Dalam Islam, kesehatan adalah hal yang sangat diperhatikan. Oleh karena itu, meskipun Islam memberikan keringanan dalam ibadah, umat Muslim tetap dianjurkan untuk menjaga kesehatannya. Jika penggunaan obat penunda haid menimbulkan efek samping yang membahayakan, maka lebih baik tidak menggunakannya.
Puasa di bulan Ramadan adalah ibadah yang agung dan penuh berkah. Namun, Islam juga memberikan keringanan bagi wanita yang mengalami haid dengan membolehkan mereka untuk menggantinya di lain waktu. Oleh karena itu, jika seseorang tidak dapat berpuasa secara penuh karena haid, maka menggantinya di luar bulan Ramadan tetap menjadi bentuk ketaatan yang tidak kalah penting.
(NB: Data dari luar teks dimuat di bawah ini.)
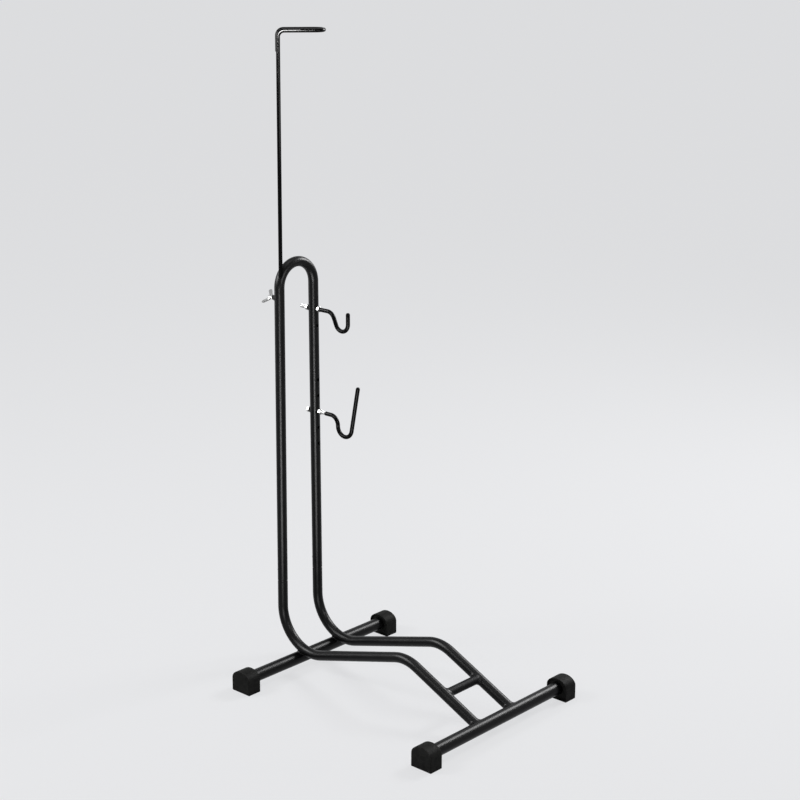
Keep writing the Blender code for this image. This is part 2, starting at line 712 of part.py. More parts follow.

Dalam praktiknya, penggunaan obat penunda haid memang menjadi pilihan bagi sebagian wanita yang ingin tetap beribadah secara maksimal. Namun, penting untuk memahami bahwa setiap keputusan yang diambil harus didasarkan pada ilmu, kesehatan, dan pertimbangan hukum Islam yang sesuai.
Sebagai umat Muslim, hendaknya selalu mencari ilmu dalam setiap aspek kehidupan, termasuk dalam beribadah. Dengan demikian, ibadah yang lakukan akan lebih bermakna dan sesuai dengan tuntunan syariat yang benar. Wallaahu A’lamu bishshawaab.